### Records supplied

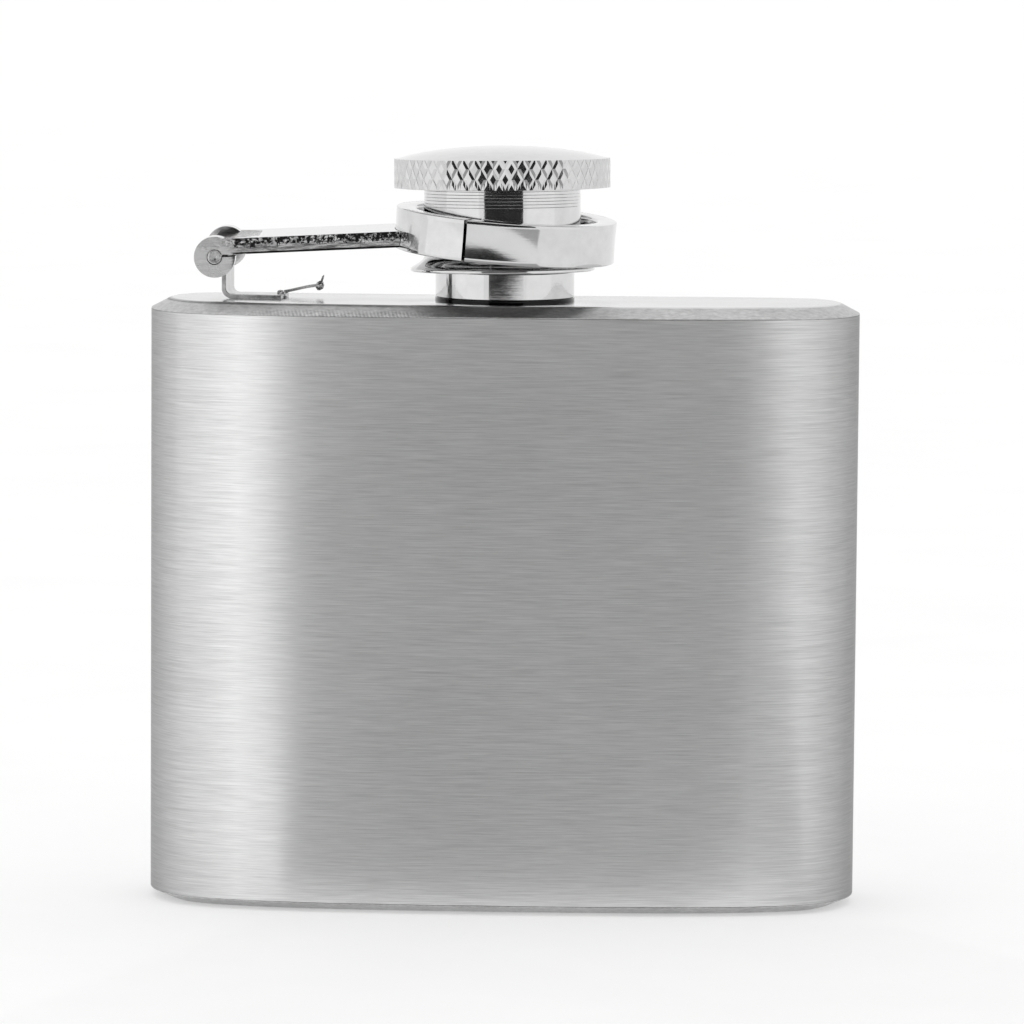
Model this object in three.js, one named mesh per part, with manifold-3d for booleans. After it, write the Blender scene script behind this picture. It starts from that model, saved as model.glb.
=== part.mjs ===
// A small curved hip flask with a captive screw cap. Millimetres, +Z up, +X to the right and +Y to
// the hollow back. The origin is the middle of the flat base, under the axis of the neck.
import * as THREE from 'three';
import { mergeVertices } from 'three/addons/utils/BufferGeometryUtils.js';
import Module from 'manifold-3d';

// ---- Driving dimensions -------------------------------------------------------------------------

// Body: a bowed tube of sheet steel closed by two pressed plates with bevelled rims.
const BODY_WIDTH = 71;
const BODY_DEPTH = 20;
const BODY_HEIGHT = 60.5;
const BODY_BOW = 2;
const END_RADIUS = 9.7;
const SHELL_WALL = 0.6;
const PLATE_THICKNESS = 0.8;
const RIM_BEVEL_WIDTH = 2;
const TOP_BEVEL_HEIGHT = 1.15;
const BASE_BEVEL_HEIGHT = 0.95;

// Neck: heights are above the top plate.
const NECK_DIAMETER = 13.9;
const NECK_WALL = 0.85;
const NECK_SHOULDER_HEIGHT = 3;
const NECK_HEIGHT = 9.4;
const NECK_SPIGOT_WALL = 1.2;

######
### Records supplied

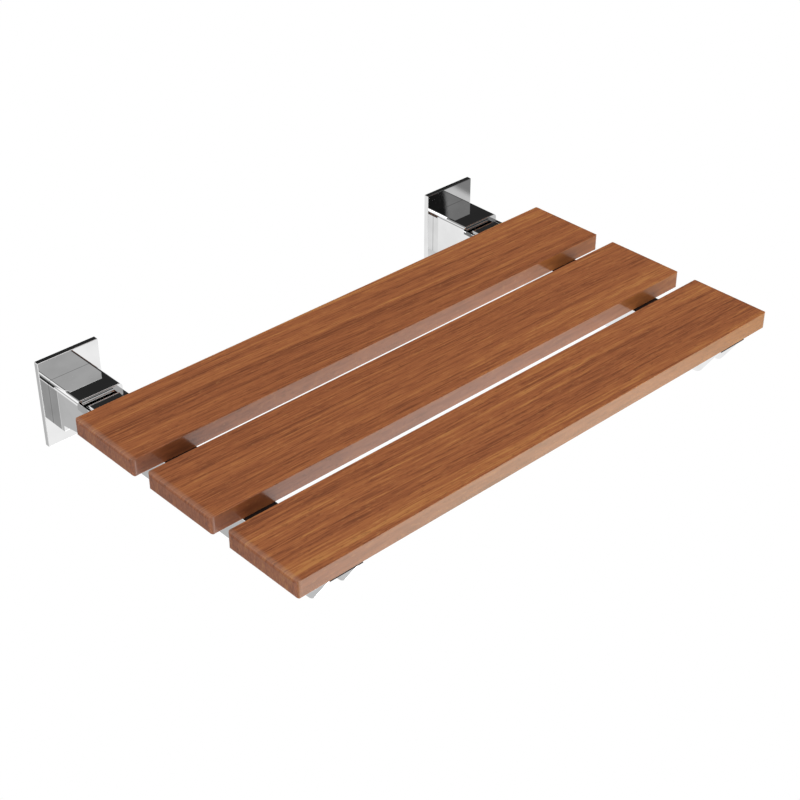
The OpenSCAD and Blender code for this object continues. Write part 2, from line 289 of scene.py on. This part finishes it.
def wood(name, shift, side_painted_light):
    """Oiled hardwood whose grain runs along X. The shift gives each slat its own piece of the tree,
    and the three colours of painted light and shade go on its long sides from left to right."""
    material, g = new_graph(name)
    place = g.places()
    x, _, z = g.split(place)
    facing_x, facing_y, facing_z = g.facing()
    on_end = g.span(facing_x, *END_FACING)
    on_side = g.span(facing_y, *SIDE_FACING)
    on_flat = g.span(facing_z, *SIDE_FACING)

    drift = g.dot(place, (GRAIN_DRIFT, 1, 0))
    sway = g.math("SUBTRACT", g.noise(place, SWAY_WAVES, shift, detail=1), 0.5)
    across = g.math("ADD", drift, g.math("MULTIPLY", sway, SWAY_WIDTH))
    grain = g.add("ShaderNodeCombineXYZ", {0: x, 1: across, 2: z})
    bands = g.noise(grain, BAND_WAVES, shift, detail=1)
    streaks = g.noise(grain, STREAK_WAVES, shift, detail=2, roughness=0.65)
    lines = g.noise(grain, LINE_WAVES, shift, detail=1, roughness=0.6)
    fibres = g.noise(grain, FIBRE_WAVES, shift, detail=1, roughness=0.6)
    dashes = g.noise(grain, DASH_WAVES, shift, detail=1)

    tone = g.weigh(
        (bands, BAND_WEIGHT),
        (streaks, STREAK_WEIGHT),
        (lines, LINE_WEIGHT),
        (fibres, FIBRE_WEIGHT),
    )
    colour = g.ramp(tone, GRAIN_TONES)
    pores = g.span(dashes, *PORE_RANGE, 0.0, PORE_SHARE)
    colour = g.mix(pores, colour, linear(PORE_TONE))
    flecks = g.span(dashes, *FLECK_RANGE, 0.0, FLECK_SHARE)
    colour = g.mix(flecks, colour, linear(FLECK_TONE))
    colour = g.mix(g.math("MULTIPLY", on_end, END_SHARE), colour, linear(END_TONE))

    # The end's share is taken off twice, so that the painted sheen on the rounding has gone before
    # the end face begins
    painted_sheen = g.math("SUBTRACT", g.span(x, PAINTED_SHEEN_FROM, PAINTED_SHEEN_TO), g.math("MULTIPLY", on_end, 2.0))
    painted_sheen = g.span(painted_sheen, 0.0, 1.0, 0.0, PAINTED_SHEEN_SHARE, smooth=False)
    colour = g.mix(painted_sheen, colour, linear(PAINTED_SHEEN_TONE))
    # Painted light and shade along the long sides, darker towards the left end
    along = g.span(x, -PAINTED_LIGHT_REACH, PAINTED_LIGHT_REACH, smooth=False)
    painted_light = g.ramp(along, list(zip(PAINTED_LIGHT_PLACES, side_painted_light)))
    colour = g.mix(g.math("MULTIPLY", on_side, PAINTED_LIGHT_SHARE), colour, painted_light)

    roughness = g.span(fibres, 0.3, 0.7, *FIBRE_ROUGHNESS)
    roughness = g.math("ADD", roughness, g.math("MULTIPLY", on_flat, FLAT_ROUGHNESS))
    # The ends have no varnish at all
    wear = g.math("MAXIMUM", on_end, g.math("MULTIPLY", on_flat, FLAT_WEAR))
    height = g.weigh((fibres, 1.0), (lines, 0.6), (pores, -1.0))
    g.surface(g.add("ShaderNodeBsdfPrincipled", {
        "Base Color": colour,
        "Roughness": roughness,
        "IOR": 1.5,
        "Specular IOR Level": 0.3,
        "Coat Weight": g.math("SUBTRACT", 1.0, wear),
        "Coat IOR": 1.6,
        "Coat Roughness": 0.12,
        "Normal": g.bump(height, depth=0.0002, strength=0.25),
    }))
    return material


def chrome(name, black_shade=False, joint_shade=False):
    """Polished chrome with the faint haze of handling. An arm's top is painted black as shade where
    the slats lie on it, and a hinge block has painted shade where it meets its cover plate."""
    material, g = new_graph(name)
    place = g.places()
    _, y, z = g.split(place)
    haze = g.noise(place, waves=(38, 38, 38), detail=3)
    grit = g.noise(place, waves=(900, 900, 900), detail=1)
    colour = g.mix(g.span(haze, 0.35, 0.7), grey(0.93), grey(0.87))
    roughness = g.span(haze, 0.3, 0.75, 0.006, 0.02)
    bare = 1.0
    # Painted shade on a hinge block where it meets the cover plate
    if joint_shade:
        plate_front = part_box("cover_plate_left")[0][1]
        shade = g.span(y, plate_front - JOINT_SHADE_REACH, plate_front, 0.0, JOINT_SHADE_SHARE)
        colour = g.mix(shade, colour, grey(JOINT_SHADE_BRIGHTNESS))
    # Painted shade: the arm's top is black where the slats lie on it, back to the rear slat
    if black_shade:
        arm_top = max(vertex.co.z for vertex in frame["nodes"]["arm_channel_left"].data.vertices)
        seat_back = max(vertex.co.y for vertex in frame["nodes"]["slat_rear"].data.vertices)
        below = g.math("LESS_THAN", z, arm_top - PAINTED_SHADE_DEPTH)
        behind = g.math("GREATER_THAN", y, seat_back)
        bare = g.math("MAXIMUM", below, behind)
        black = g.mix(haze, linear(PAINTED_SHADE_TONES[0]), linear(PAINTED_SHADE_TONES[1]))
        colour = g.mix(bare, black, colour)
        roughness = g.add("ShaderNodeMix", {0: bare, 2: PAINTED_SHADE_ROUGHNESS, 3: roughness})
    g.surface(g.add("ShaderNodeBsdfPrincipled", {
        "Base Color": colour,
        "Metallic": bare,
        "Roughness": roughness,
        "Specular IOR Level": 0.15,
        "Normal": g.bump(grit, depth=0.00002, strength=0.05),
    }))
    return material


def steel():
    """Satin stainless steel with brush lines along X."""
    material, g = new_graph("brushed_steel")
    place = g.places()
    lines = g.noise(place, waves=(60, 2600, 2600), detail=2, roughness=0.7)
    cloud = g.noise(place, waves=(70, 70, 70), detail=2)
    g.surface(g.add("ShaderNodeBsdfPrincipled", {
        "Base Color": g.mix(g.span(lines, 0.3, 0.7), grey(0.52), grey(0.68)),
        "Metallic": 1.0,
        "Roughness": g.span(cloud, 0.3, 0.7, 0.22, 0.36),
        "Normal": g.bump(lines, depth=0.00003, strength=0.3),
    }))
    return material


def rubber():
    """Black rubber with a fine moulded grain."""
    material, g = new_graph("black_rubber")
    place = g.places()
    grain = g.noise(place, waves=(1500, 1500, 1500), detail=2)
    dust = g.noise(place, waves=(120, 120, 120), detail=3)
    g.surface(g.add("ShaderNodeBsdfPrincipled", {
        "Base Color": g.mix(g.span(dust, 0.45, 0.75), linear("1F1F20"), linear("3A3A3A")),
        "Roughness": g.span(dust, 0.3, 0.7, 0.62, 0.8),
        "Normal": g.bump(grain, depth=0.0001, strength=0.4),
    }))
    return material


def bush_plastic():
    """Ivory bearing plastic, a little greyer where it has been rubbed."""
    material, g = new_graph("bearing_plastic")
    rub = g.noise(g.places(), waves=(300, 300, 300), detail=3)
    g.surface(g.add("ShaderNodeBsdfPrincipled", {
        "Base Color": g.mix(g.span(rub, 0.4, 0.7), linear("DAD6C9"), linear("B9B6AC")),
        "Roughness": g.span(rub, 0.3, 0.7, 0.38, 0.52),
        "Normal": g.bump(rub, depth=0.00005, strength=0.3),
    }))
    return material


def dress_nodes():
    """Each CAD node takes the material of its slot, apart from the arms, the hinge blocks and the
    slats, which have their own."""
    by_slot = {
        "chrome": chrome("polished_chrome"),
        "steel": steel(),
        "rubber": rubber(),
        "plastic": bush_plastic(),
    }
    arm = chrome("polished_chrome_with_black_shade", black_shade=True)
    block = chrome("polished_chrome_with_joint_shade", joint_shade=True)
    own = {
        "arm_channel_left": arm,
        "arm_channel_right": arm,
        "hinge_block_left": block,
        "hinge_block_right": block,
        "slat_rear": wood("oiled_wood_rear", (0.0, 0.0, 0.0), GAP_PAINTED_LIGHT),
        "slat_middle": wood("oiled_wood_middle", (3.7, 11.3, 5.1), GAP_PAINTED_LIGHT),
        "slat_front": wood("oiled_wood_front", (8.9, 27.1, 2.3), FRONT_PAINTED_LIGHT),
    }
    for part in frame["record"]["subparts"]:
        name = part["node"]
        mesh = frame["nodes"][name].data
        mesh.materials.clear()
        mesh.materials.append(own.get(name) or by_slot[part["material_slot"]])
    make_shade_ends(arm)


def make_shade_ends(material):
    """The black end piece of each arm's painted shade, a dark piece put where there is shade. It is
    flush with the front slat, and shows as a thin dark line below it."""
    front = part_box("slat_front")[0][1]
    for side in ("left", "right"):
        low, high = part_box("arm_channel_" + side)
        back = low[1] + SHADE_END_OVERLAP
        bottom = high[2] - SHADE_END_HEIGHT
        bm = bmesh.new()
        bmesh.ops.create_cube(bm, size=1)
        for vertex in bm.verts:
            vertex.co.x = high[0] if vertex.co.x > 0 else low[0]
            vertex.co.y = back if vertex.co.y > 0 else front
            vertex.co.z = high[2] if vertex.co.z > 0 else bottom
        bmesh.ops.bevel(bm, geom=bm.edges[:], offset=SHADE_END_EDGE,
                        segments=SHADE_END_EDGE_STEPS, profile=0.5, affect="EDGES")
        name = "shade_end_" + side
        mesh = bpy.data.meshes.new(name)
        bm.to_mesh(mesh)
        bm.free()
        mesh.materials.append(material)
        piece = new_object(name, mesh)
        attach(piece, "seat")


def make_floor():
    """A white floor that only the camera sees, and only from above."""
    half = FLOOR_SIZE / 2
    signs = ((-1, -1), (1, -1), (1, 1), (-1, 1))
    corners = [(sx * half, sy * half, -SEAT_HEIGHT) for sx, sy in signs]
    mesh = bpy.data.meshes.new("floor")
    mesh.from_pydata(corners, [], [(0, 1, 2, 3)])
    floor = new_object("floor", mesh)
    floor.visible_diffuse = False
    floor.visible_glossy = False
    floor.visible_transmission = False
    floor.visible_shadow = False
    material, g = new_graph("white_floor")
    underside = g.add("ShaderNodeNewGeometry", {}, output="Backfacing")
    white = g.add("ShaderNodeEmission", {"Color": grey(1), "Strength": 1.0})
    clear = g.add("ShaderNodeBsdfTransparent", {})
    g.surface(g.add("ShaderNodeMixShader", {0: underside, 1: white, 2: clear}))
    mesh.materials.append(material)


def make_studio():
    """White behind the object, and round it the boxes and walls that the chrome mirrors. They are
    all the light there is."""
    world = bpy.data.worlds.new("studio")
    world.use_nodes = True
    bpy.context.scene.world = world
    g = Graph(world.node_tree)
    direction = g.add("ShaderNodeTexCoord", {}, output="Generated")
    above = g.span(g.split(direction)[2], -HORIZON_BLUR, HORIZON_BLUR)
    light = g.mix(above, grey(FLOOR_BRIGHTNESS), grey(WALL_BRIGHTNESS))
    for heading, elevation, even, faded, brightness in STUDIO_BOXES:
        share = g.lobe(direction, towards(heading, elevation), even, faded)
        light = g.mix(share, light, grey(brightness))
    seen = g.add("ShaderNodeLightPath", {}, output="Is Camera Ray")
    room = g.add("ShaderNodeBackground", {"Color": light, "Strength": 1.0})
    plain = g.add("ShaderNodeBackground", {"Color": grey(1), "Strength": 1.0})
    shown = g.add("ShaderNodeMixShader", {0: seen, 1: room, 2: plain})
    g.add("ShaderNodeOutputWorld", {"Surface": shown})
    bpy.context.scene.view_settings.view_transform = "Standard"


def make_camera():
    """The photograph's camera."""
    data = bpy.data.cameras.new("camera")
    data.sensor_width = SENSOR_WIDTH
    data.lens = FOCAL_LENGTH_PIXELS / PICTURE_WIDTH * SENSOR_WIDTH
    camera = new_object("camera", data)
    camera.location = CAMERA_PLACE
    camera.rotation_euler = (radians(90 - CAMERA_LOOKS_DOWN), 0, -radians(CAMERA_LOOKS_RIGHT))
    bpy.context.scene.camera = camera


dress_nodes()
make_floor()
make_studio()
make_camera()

######
### Records supplied

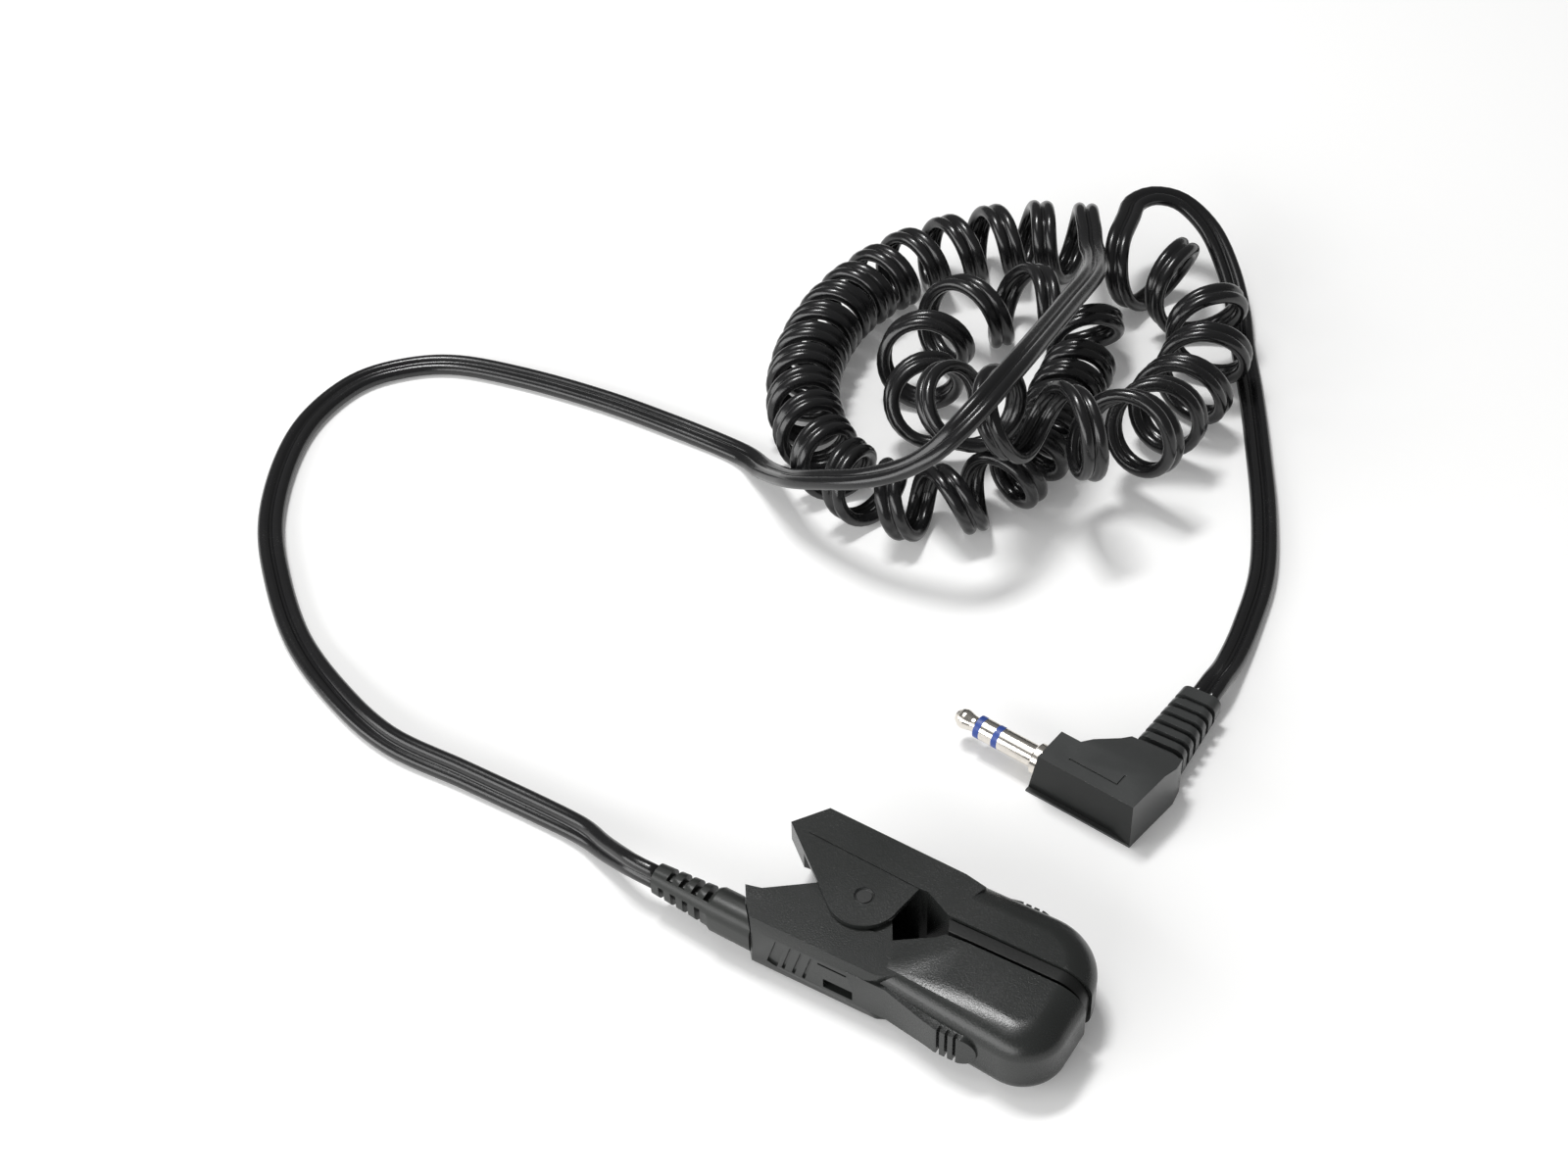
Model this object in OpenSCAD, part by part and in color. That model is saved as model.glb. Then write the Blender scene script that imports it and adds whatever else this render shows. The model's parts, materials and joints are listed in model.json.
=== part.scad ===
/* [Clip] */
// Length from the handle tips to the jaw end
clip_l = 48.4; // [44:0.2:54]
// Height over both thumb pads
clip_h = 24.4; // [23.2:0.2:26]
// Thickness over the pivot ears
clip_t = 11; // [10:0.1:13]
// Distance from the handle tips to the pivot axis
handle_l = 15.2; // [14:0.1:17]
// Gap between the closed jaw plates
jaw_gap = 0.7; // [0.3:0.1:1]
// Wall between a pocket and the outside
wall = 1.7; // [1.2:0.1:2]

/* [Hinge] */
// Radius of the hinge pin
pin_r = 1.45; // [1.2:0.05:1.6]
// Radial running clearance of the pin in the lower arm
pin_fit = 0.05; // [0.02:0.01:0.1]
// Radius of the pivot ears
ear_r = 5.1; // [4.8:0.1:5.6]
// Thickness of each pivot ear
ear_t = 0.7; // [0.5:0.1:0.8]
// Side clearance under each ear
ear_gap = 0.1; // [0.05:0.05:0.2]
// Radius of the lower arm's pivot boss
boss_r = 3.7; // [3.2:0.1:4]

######

**Do this:** Above are some lines. Repeat exactly, and only, those from the line that has "Model this object in three.js, one" through the line that has "const NECK_SPIGOT_WALL = 1.2;".

**Full output:**
Model this object in three.js, one named mesh per part, with manifold-3d for booleans. After it, write the Blender scene script behind this picture. It starts from that model, saved as model.glb.
=== part.mjs ===
// A small curved hip flask with a captive screw cap. Millimetres, +Z up, +X to the right and +Y to
// the hollow back. The origin is the middle of the flat base, under the axis of the neck.
import * as THREE from 'three';
import { mergeVertices } from 'three/addons/utils/BufferGeometryUtils.js';
import Module from 'manifold-3d';

// ---- Driving dimensions -------------------------------------------------------------------------

// Body: a bowed tube of sheet steel closed by two pressed plates with bevelled rims.
const BODY_WIDTH = 71;
const BODY_DEPTH = 20;
const BODY_HEIGHT = 60.5;
const BODY_BOW = 2;
const END_RADIUS = 9.7;
const SHELL_WALL = 0.6;
const PLATE_THICKNESS = 0.8;
const RIM_BEVEL_WIDTH = 2;
const TOP_BEVEL_HEIGHT = 1.15;
const BASE_BEVEL_HEIGHT = 0.95;

// Neck: heights are above the top plate.
const NECK_DIAMETER = 13.9;
const NECK_WALL = 0.85;
const NECK_SHOULDER_HEIGHT = 3;
const NECK_HEIGHT = 9.4;
const NECK_SPIGOT_WALL = 1.2;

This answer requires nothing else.